→ **SHORT PROBLEM**: Look through the lines below and extract each one that contains "joints".
== RECORDS FOR PROCESSING ==
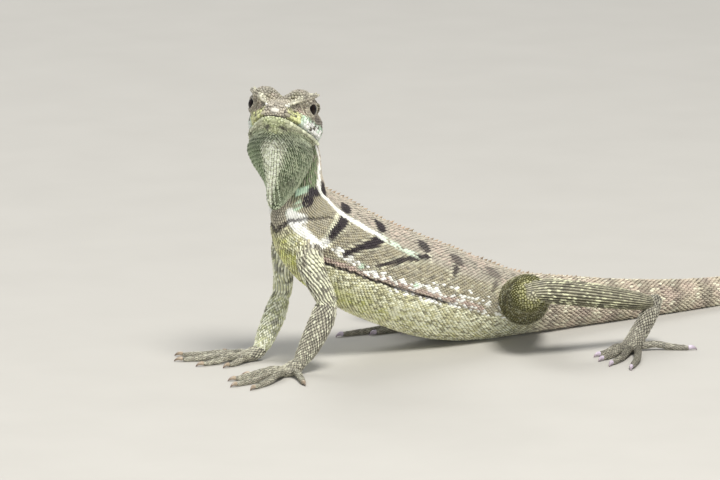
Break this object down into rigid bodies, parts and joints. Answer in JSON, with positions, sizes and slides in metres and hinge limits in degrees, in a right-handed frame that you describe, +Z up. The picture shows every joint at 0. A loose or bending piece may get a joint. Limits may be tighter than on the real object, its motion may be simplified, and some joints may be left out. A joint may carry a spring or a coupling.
{
  "type": "basilisk lizard",
  "caption": "Still life-size basilisk lizard, sitting alert with raised turned head, hanging throat pouch, low back crest, long toes and a long tail laid on the floor.",
  "frame": {"origin": "on the floor, under the middle of the animal's bounding box", "axes": "+Z up, +X from the head towards the tail tip, -Y the animal's left"},
  "size_m": [0.469, 0.1116, 0.0933],
  "materials": {
    "skin": "finely scaled hide, olive brown with dark bars, a pale stripe and a yellow-green flank",
    "eye": "wet gloss, dark brown iris round a black pupil",
    "claw": "smooth pale horn"
  },
  "bodies": {
    "root": {"head": "skin", "lower_jaw": "skin", "throat_pouch": "skin", "neck": "skin", "torso": "skin", "tail_1": "skin", "tail_2": "skin", "tail_3": "skin", "tail_4": "skin", "tail_5": "skin", "eye_left": "eye", "upper_arm_left": "skin", "forearm_left": "skin", "hand_left": "skin", "thigh_left": "skin", "shin_left": "skin", "foot_left": "skin", "claw_hand_left_1": "claw", "claw_hand_left_2": "claw", "claw_hand_left_3": "claw", "claw_hand_left_4": "claw", "claw_hand_left_5": "claw", "claw_foot_left_1": "claw", "claw_foot_left_2": "claw", "claw_foot_left_3": "claw", "claw_foot_left_4": "claw", "claw_foot_left_5": "claw", "eye_right": "eye", "upper_arm_right": "skin", "forearm_right": "skin", "hand_right": "skin", "thigh_right": "skin", "shin_right": "skin", "foot_right": "skin", "claw_hand_right_1": "claw", "claw_hand_right_2": "claw", "claw_hand_right_3": "claw", "claw_hand_right_4": "claw", "claw_hand_right_5": "claw", "claw_foot_right_1": "claw", "claw_foot_right_2": "claw", "claw_foot_right_3": "claw", "claw_foot_right_4": "claw", "claw_foot_right_5": "claw"}
  },
  "joints": []
}
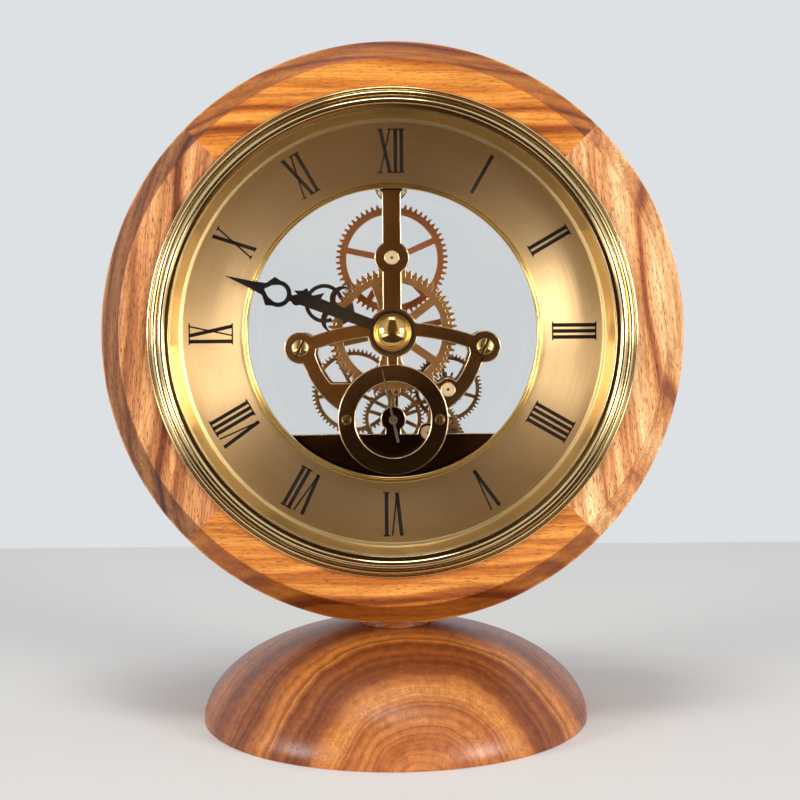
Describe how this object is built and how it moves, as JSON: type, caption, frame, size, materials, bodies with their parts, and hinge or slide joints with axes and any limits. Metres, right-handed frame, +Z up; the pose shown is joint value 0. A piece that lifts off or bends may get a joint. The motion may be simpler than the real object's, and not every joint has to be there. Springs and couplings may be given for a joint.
{
  "type": "desk clock",
  "caption": "Round desk clock with an open gear movement behind a ring dial with Roman hours, held in a chamfered wooden ring on a turned half-dome wooden base.",
  "frame": {"origin": "centre of the base's flat underside, on the surface the clock stands on", "axes": "+Z up, the dial faces -Y, +X is to the right as the dial is read"},
  "size_m": [0.18, 0.12, 0.21],
  "materials": {
    "base_wood": "oiled hardwood with an arched grain",
    "ring_wood": "oiled hardwood with dark pores",
    "neck_wood": "oiled hardwood",
    "wood_screw": "zinc plated",
    "bezel_brass": "polished and lacquered",
    "lens_glass": "clear mineral glass",
    "reflector_brass": "satin",
    "dial_metal": "circularly brushed champagne gold",
    "rim_brass": "polished",
    "case_plastic": "satin black",
    "grip_rubber": "matt",
    "frame_plastic": "satin dark brown",
    "window_plastic": "clear acrylic",
    "screw_steel": "nickel plated",
    "plate_brass": "polished",
    "back_brass": "polished",
    "lower_bronze": "dark polished bronze",
    "pillar_brass": "turned",
    "screw_brass": "polished dome head",
    "seconds_ring_brass": "dark polished",
    "bushing_resin": "cream acetal",
    "housing_plastic": "satin dark grey",
    "bridge_steel": "stamped",
    "cell_jacket": "plain jacket",
    "contact_steel": "nickel plated spring strip",
    "coil_copper": "enamelled copper winding",
    "stator_steel": "soft iron",
    "board_green": "solder mask",
    "magnet_dark": "ferrite magnet",
    "wheel_brass": "polished",
    "wheel_copper": "coppery bronze",
    "wheel_dark": "dark bronze",
    "arbor_steel": "polished steel",
    "hand_black": "satin black lacquer",
    "hand_silver": "thin bright strip",
    "nut_brass": "polished",
    "washer_steel": "spring steel",
    "knob_plastic": "milled edge"
  },
  "bodies": {
    "stand": {"dome_base": "base_wood", "neck": "neck_wood", "assembly_screw": "wood_screw", "ring_segment_top": "ring_wood", "ring_segment_left": "ring_wood", "ring_segment_bottom": "ring_wood", "ring_segment_right": "ring_wood"},
    "insert": {"bezel": "bezel_brass", "lens": "lens_glass", "reflector_ring": "reflector_brass", "dial": "dial_metal", "dial_rim": "rim_brass", "case_shell": "case_plastic", "grip_band": "grip_rubber", "rear_frame": "frame_plastic", "rear_window": "window_plastic", "rear_screws": "screw_steel", "front_plate": "plate_brass", "back_plate": "back_brass", "lower_plate": "lower_bronze", "plate_pillars": "pillar_brass", "plate_screws": "screw_brass", "seconds_ring": "seconds_ring_brass", "seconds_ring_screws": "screw_brass", "bushings": "bushing_resin", "movement_housing": "housing_plastic", "motor_bridge": "bridge_steel", "battery": "cell_jacket", "battery_contacts": "contact_steel", "coil": "coil_copper", "stator": "stator_steel", "circuit_board": "board_green"},
    "battery_door": {"battery_door": "frame_plastic"},
    "minute": {"centre_wheel": "wheel_brass", "minute_arbor": "arbor_steel", "minute_hand": "hand_black", "dome_nut": "nut_brass"},
    "hour": {"hour_wheel": "wheel_brass", "hour_pipe": "wheel_brass", "hour_hand": "hand_black"},
    "motion": {"motion_wheel": "wheel_copper", "motion_pinion": "arbor_steel"},
    "transfer": {"transfer_wheel": "wheel_brass", "transfer_pinion": "arbor_steel"},
    "setting": {"setting_wheel": "wheel_brass", "setting_stem": "arbor_steel", "setting_knob": "knob_plastic"},
    "third_pinion": {"third_pinion": "arbor_steel", "clutch_washer": "washer_steel"},
    "third_wheel": {"third_wheel": "wheel_brass"},
    "seconds": {"seconds_wheel": "wheel_dark", "seconds_arbor": "arbor_steel", "second_hand": "hand_silver"},
    "drive": {"drive_wheel": "wheel_brass", "drive_arbor": "arbor_steel"},
    "rotor": {"rotor": "magnet_dark"}
  },
  "joints": [
    {"name": "insert_slide", "type": "slide", "parent": "stand", "child": "insert", "axis": [0, -1, 0], "range_m": [0, 0.045]},
    {"name": "battery_door_slide", "type": "slide", "parent": "insert", "child": "battery_door", "axis": [0, 1, 0], "range_m": [0, 0.02]},
    {"name": "minute_turn", "type": "hinge", "parent": "insert", "child": "minute", "pos_m": [0, 0, 0.12001], "axis": [0, 1, 0], "continuous": true},
    {"name": "hour_turn", "type": "hinge", "parent": "insert", "child": "hour", "pos_m": [0, 0, 0.12001], "axis": [0, 1, 0], "continuous": true},
    {"name": "motion_turn", "type": "hinge", "parent": "insert", "child": "motion", "pos_m": [0, 0, 0.14331], "axis": [0, 1, 0], "continuous": true},
    {"name": "transfer_turn", "type": "hinge", "parent": "insert", "child": "transfer", "pos_m": [0.01717, 0, 0.10211], "axis": [0, 1, 0], "continuous": true},
    {"name": "setting_turn", "type": "hinge", "parent": "insert", "child": "setting", "pos_m": [0.01771, 0, 0.08652], "axis": [0, 1, 0], "continuous": true},
    {"name": "third_pinion_turn", "type": "hinge", "parent": "insert", "child": "third_pinion", "pos_m": [-0.01232, 0, 0.1014], "axis": [0, 1, 0], "continuous": true},
    {"name": "seconds_turn", "type": "hinge", "parent": "insert", "child": "seconds", "pos_m": [0, 0, 0.09291], "axis": [0, 1, 0], "continuous": true},
    {"name": "third_wheel_turn", "type": "hinge", "parent": "insert", "child": "third_wheel", "pos_m": [-0.01232, 0, 0.1014], "axis": [0, 1, 0], "continuous": true},
    {"name": "drive_turn", "type": "hinge", "parent": "insert", "child": "drive", "pos_m": [0.01085, 0, 0.08853], "axis": [0, 1, 0], "continuous": true},
    {"name": "rotor_turn", "type": "hinge", "parent": "insert", "child": "rotor", "pos_m": [0.00582, 0, 0.07774], "axis": [0, 1, 0], "continuous": true}
  ],
  "couplings": [
    {"joint": "hour_turn", "follows": "minute_turn", "ratio": 0.083333},
    {"joint": "motion_turn", "follows": "minute_turn", "ratio": -0.33333},
    {"joint": "transfer_turn", "follows": "minute_turn", "ratio": -4},
    {"joint": "setting_turn", "follows": "minute_turn", "ratio": 9},
    {"joint": "third_pinion_turn", "follows": "minute_turn", "ratio": -8},
    {"joint": "third_wheel_turn", "follows": "seconds_turn", "ratio": -0.13333},
    {"joint": "drive_turn", "follows": "seconds_turn", "ratio": -4},
    {"joint": "rotor_turn", "follows": "seconds_turn", "ratio": 30}
  ]
}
===
→ **TASK RESULT**:
Break this object down into rigid bodies, parts and joints. Answer in JSON, with positions, sizes and slides in metres and hinge limits in degrees, in a right-handed frame that you describe, +Z up. The picture shows every joint at 0. A loose or bending piece may get a joint. Limits may be tighter than on the real object, its motion may be simplified, and some joints may be left out. A joint may carry a spring or a coupling.
  "joints": []
Describe how this object is built and how it moves, as JSON: type, caption, frame, size, materials, bodies with their parts, and hinge or slide joints with axes and any limits. Metres, right-handed frame, +Z up; the pose shown is joint value 0. A piece that lifts off or bends may get a joint. The motion may be simpler than the real object's, and not every joint has to be there. Springs and couplings may be given for a joint.
  "joints": [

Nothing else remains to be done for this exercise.